From Playgrounds to Sweatshops
Is updating your Facebook page labor? Or pleasure? Who benefits? And how does this activity connect - or not - with the work performed in sweatshops?From Mobile Playgrounds to Sweatshop City, the latest pamphlet in the Situated Technologies series published by the Architectural League of New York, is just out, and discusses these questions with a compelling conversation between Trebor Scholz, an assistant professor in Media & Culture at the New School in New York and founder of the Institute for Distributed Creativity, and Laura Y. Liu, an assistant professor of Urban Studies, also at the New School. The pair discusses the complexities of labor, exploitation, social networks and urban space, replacing the frequently gleeful celebrations of online participation with a more sober assessment that consider our activities in the context of work. They ask us to be more aware of the kinds of work we perform online in trade for various services that seem to be "free," noting that nothing is free. "We are all tenants on commercial real estate and our land-fee is paid for - almost inscrutably - with out attention, data and content," comments Scholz.

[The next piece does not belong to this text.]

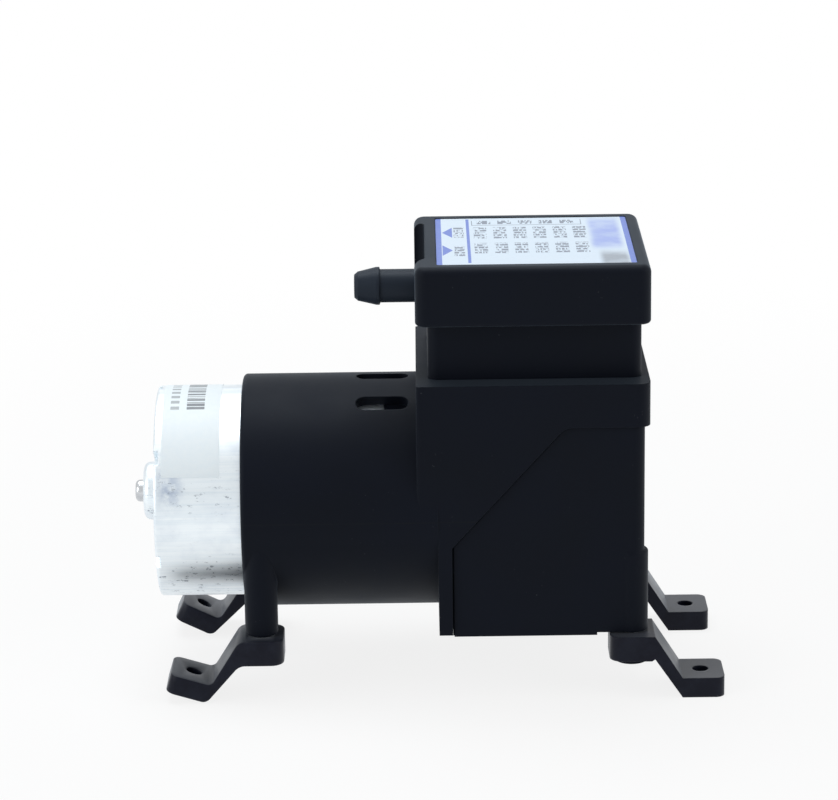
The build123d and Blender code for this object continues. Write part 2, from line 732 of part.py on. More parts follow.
def eccentric():
    """Hub, crank journal and balance weight, in one turned and cast piece."""
    hub_x1 = hub_x0 + hub_length
    weight_x1 = hub_x0 + 0.4 + weight_thick
    body = bar_x(hub_r, hub_x0, hub_x1)
    body += bar_x(journal_r + 1.2, hub_x1, bearing_x0 - 0.05, 0, crank_z)
    body += bar_x(journal_r, bearing_x0 - 0.05, journal_x1, 0, crank_z)
    weight = bar_x(weight_r, hub_x0 + 0.4, weight_x1)
    weight -= slab(hub_x0, weight_x1 + 1, -weight_r - 1, weight_r + 1, axis_z - weight_r - 1, axis_z + 1.5)
    body += weight
    groove = bar_x(journal_r + 1, clip_x0(), clip_x0() + clip_thick, 0, crank_z)
    groove -= bar_x(journal_r - 0.35, clip_x0(), clip_x0() + clip_thick, 0, crank_z)
    body -= groove
    body -= bar_x(shaft_r + 0.02, hub_x0 - 1, journal_x1 + 1)
    screw_x = hub_x0 + 0.4 + weight_thick / 2
    body -= bar_z(set_screw_r + 0.02, axis_z, axis_z + weight_r + 1, screw_x)
    return body


def set_screw():
    """Grub screw through the weight, down on the shaft."""
    x = hub_x0 + 0.4 + weight_thick / 2
    z0 = axis_z + shaft_r + 0.02
    body = bar_z(set_screw_r, z0, axis_z + hub_r + 0.5, x)
    return body - bar_z(0.75, axis_z + hub_r - 1.5, axis_z + hub_r + 1, x)


def bearing_clip():
    """Open ring that keeps the crank bearing on its journal."""
    ring = bar_x(journal_r - 0.3 + clip_wall, clip_x0() + 0.02, clip_x0() + clip_thick - 0.02, 0, crank_z)
    ring -= bar_x(journal_r - 0.3, clip_x0() - 1, clip_x0() + clip_thick + 1, 0, crank_z)
    gap = slab(clip_x0() - 1, clip_x0() + 2, -1.6, 1.6, crank_z - journal_r - 3, crank_z)
    return ring - gap


# ---- motor ------------------------------------------------------------------
def motor_can():
    """Drawn steel can: closed end with bearing boss and rim slots."""
    shell = bar_x(can_r, can_end_x, can_open_x)
    shell = fillet(shell.edges().filter_by(GeomType.CIRCLE).sort_by(Axis.X)[0], can_edge)
    boss = bar_x(bearing_boss_r, can_end_x - bearing_boss_length, can_end_x + 1)
    boss = fillet(boss.edges().filter_by(GeomType.CIRCLE).sort_by(Axis.X)[0], bearing_boss_edge)
    body = shell + boss
    body -= bar_x(can_r - can_wall, can_end_x + can_wall, can_open_x + 1)
    body -= bar_x(rear_bush_r + seat_gap, can_end_x - bearing_boss_length + boss_wall, can_end_x + can_wall + 1)
    body -= bar_x(stub_r + 0.25, can_end_x - bearing_boss_length - 1, can_end_x)
    for i in range(rim_slot_count):
        turn = rim_slot_turn + 360 / rim_slot_count * i
        notch = slab(can_end_x - 1, can_end_x + rim_slot_depth, can_r * 0.78, can_r + 2,
                     -rim_slot_width / 2, rim_slot_width / 2)
        body -= Pos(0, 0, axis_z) * Rot(180 - turn, 0, 0) * notch
    for side in (-1, 1):
        body -= bar_x(can_screw_r, can_end_x - 1, can_end_x + can_wall + 1, 0, axis_z + side * can_screw_pitch / 2)
    return body


def sector(angle, r, x0, x1):
    """Wedge about the shaft, opening upwards."""
    reach = r * 1.5
    half = radians(angle / 2)
    points = [(0, 0), (reach * sin(half), reach * cos(half)), (0, reach * 1.2), (-reach * sin(half), reach * cos(half))]
    outline = make_face(Polyline(*[(x0, y, axis_z + z) for y, z in points], close=True))
    return extrude(outline, x1 - x0, dir=(1, 0, 0))


def motor_magnets():
    """Two arc magnets against the can's wall, above and below the armature."""
    x0 = (core_x0 + core_x1) / 2 - magnet_length / 2
    x1 = x0 + magnet_length
    ring = bar_x(magnet_r, x0, x1) - bar_x(magnet_r - magnet_thick, x0 - 1, x1 + 1)
    upper = ring & sector(magnet_span, can_r, x0, x1)
    lower = Pos(0, 0, axis_z) * Rot(180, 0, 0) * Pos(0, 0, -axis_z) * upper
    return [upper, lower]


def motor_end_bell():
    """Plastic brush plate that closes the can and seats in the housing."""
    x0 = can_open_x - bell_spigot
    body = bar_x(can_r - can_wall - seat_gap, x0, can_open_x)
    body += bar_x(can_r - 0.1, can_open_x, bell_x1)
    body -= bar_x(front_bearing_r + seat_gap, bell_x1 - front_bearing_length, bell_x1 + 1)
    body -= bar_x(shaft_r + 1.0, x0 - 1, bell_x1)
    well = bar_x(can_r - can_wall - 3, x0 - 1, can_open_x) - bar_x(front_bearing_r + 2, x0 - 1, can_open_x)
    body -= well
    for side in (-1, 1):
        body += bar_x(3.2, x0, can_open_x, side * motor_screw_pitch / 2)
        body -= bar_x(motor_screw_r + 0.02, x0 - 1, bell_x1 + 1, side * motor_screw_pitch / 2)
        y = side * terminal_spread
        body -= slab(can_open_x - 4, bell_x1 + 1, y - terminal_width / 2 - 0.02, y + terminal_width / 2 + 0.02,
                     axis_z + terminal_rise - terminal_thick / 2 - 0.02,
                     axis_z + terminal_rise + terminal_thick / 2 + 0.02)
    return body


def ball_bearing(r, bore, x0, x1):
    """Shielded bearing, shown as rings with a recessed shield on both sides."""
    body = bar_x(r, x0, x1) - bar_x(bore, x0 - 1, x1 + 1)
    third = (r - bore) / 3
    shield = bar_x(r - third, x0 - 1, x1 + 1) - bar_x(bore + third, x0 - 1, x1 + 1)
    return body - (shield - bar_x(r, x0 + 0.4, x1 - 0.4))


def front_bearing():
    return ball_bearing(front_bearing_r, shaft_r + running_gap, bell_x1 - front_bearing_length, bell_x1 - 0.02)


def rear_bush():
    """Sintered bush in the can's bearing boss."""
    x0 = can_end_x - bearing_boss_length + boss_wall
    return bar_x(rear_bush_r, x0, x0 + rear_bush_length) - bar_x(shaft_r + running_gap, x0 - 1, x0 + 9)


def terminals():
    """Two solder tabs, standing out of the end bell towards the bulkhead."""
    tabs = []
    for side in (-1, 1):
        y = side * terminal_spread
        z = axis_z + terminal_rise
        tab = slab(can_open_x, bell_x1 + terminal_length, y - terminal_width / 2, y + terminal_width / 2,
                   z - terminal_thick / 2, z + terminal_thick / 2)
        tab -= bar_z(0.6, z - 1, z + 1, bell_x1 + terminal_length - 1.3, y)
        tabs.append(tab)
    return tabs


def brush_x0():
    return commutator_x1 - commutator_length / 2 - brush_width / 2


def carbon_brushes():
    """Two carbon blocks, hollowed to the commutator's curve."""
    brushes = []
    for side in (-1, 1):
        z0 = commutator_r * 0.8
        z1 = commutator_r + brush_gap + brush_length
        lo, hi = sorted((axis_z + side * z0, axis_z + side * z1))
        block = slab(brush_x0(), brush_x0() + brush_width, -brush_thick / 2, brush_thick / 2, lo, hi)
        brushes.append(block - bar_x(commutator_r + brush_gap, brush_x0() - 1, brush_x0() + brush_width + 1))
    return brushes


def brush_arms():
    """Leaf springs on the end bell that press the brushes inwards."""
    arms = []
    for side in (-1, 1):
        z = commutator_r + brush_gap + brush_length
        lo, hi = sorted((axis_z + side * z, axis_z + side * (z + brush_arm_thick)))
        arms.append(slab(brush_x0(), can_open_x - bell_spigot, -brush_thick / 2, brush_thick / 2, lo, hi))
    return arms


def motor_screws():
    """Two screws through the bulkhead into the motor's end bell."""
    screws = []
    for side in (-1, 1):
        y = side * motor_screw_pitch / 2
        head = bar_x(motor_screw_head_r, flange_x1, flange_x1 + motor_screw_head, y)
        head -= bar_x(1.2, flange_x1 + 0.9, flange_x1 + motor_screw_head + 1, y)
        screws.append(head + bar_x(motor_screw_r, can_open_x - 1, flange_x1, y))
    return screws


def motor_shaft():
    """Shaft through the whole motor, with a turned-down rounded free end."""
    stub_x0 = can_end_x - bearing_boss_length - stub_length
    shoulder_x = can_end_x - bearing_boss_length + boss_wall + 0.1
    stub = bar_x(stub_r, stub_x0, shoulder_x)
    stub = fillet(stub.edges().filter_by(GeomType.CIRCLE).sort_by(Axis.X)[0], stub_r * 0.4)
    return stub + bar_x(shaft_r, shoulder_x, journal_x1 - 0.4)


def armature_core():
    """Stack of star-shaped laminations with pole shoes."""
    body = bar_x(core_hub_r, core_x0, core_x1)
    shoes = bar_x(core_r, core_x0, core_x1) - bar_x(core_r - shoe_thick, core_x0 - 1, core_x1 + 1)
    body += shoes
    step = 360 / pole_count
    for i in range(pole_count):
        arm = slab(core_x0, core_x1, -pole_width / 2, pole_width / 2, core_hub_r - 1, core_r - shoe_thick / 2)
        body += Pos(0, 0, axis_z) * Rot(step * i, 0, 0) * arm
    for i in range(pole_count):
        gap = slab(core_x0 - 1, core_x1 + 1, -pole_gap / 2, pole_gap / 2, coil_r, core_r + 1)
        body -= Pos(0, 0, axis_z) * Rot(step * (i + 0.5), 0, 0) * gap
    return body - bar_x(shaft_r + 0.02, core_x0 - 1, core_x1 + 1)


def armature_windings():
    """Copper between the poles, with its end turns."""
    gap = 0.1
    x0 = core_x0 - coil_end
    x1 = core_x1 + coil_end
    body = bar_x(coil_r, x0, x1) - bar_x(core_hub_r + gap, x0 - 1, x1 + 1)
    body = fillet(body.edges().filter_by(GeomType.CIRCLE), 1.2)
    step = 360 / pole_count
    for i in range(pole_count):
        arm = slab(core_x0 - gap, core_x1 + gap, -pole_width / 2 - gap, pole_width / 2 + gap, 0, core_r)
        body -= Pos(0, 0, axis_z) * Rot(step * i, 0, 0) * arm
        split = slab(x0 - 1, x1 + 1, -0.8, 0.8, core_hub_r + 2.5, core_r)
        body -= Pos(0, 0, axis_z) * Rot(step * (i + 0.5), 0, 0) * split
    return body


def commutator():
    """Copper segments on the shaft, one gap for each pole."""
    x0 = commutator_x1 - commutator_length
    body = bar_x(commutator_r, x0, commutator_x1)
    for i in range(pole_count):
        gap = slab(x0 - 1, commutator_x1 + 1, -0.25, 0.25, commutator_r - 0.7, commutator_r + 1)
        body -= Pos(0, 0, axis_z) * Rot(360 / pole_count * (i + 0.5), 0, 0) * gap
    return body - bar_x(shaft_r + 0.02, x0 - 1, commutator_x1 + 1)


# ---- every node ---------------------------------------------------------------
nodes = {
    "main_housing": main_housing, "crankcase_cover": crankcase_cover, "cover_screws": cover_screws,
    "head_body": head_body, "inlet_valve": inlet_valve, "outlet_valve": outlet_valve,
    "head_gasket": head_gasket, "top_cap": top_cap, "hose_barb": hose_barb,
    "exhaust_silencer": exhaust_silencer, "label_plate": label_plate, "head_screws": head_screws,
    "diaphragm": diaphragm, "connecting_rod": connecting_rod, "diaphragm_clamp": diaphragm_clamp,
    "clamp_screw": clamp_screw, "crank_bearing_outer": crank_bearing_outer,
    "crank_bearing_balls": crank_bearing_balls, "crank_bearing_inner": crank_bearing_inner,
    "bearing_clip": bearing_clip, "eccentric": eccentric, "set_screw": set_screw,
    "motor_can": motor_can, "motor_magnets": motor_magnets, "motor_end_bell": motor_end_bell,
    "front_bearing": front_bearing, "rear_bush": rear_bush, "carbon_brushes": carbon_brushes,
    "brush_arms": brush_arms, "terminals": terminals, "motor_screws": motor_screws,
    "motor_shaft": motor_shaft, "armature_core": armature_core,
    "armature_windings": armature_windings, "commutator": commutator,
    "foot_front_left": lambda: foot(-1, -1), "foot_front_right": lambda: foot(1, -1),
    "foot_rear_left": lambda: foot(-1, 1), "foot_rear_right": lambda: foot(1, 1),
}

os.makedirs("parts", exist_ok=True)
for name, make in nodes.items():
    made = make()
    solids = made if isinstance(made, list) else [made]
    pieces = [solid for shape in solids for solid in shape.solids()]
    shape = pieces[0] if len(pieces) == 1 else Compound(children=pieces)
    export_step(shape, f"parts/{name}.step")
    box = shape.bounding_box()
    print(f"{name}: {len(pieces)} solid(s), {shape.volume / 1000:.2f} cm3, "
          f"{box.size.X:.1f} x {box.size.Y:.1f} x {box.size.Z:.1f} mm")
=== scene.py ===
import math

import bmesh
import bpy
from mathutils import Matrix, Vector


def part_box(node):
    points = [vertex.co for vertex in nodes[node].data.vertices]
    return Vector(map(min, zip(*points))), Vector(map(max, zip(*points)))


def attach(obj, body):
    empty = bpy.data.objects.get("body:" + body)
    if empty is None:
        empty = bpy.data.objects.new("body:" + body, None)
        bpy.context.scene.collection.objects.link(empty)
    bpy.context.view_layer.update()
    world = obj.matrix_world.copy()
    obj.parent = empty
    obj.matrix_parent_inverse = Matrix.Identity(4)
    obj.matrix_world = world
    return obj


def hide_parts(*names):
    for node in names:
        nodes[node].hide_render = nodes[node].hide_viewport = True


# Diaphragm vacuum pump on four rubber feet: the looks around the CAD model.
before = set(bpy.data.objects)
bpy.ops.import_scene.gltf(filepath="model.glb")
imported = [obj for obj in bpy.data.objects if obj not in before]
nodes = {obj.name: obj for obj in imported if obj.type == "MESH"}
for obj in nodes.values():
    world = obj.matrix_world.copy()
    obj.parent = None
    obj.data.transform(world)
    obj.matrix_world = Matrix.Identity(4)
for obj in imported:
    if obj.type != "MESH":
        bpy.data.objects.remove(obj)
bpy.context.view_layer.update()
mm = 0.001
shaftHeight = 36.25  # mm above ground, as in the CAD


def deselectAll():
    if bpy.context.object and bpy.context.object.mode != "OBJECT":
        bpy.ops.object.mode_set(mode="OBJECT")
    bpy.ops.object.select_all(action="DESELECT")


def newMaterial(name):
    # an empty node tree with its output and one principled shader
    material = bpy.data.materials.new(name)
    material.use_nodes = True
    tree = material.node_tree
    tree.nodes.clear()
    shader = tree.nodes.new("ShaderNodeBsdfPrincipled")
    out = tree.nodes.new("ShaderNodeOutputMaterial")
    tree.links.new(shader.outputs["BSDF"], out.inputs["Surface"])
    return material, tree, shader


def objectPoint(tree, scale=(1, 1, 1)):
    # object coordinates in metres, scaled so that a pattern can be stretched
    coords = tree.nodes.new("ShaderNodeTexCoord")
    mapping = tree.nodes.new("ShaderNodeMapping")
    mapping.inputs["Scale"].default_value = scale
    tree.links.new(coords.outputs["Object"], mapping.inputs["Vector"])
    return mapping.outputs["Vector"]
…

Liu, in contrast, focuses on what she calls the "sweatshop city," a place "dominated by a spatial hierarchy of work that is unevenly visible and intentionally obscures certain relations of work." Their conversation underscores the fact that understanding how value is generated online and in the shifting landscapes of today's urban spaces constitutes a new literacy, but one that remains relatively unnoticed.
(Image: from Alex Rivera's film Sleep Dealer, shown on the cover of the pamphlet.)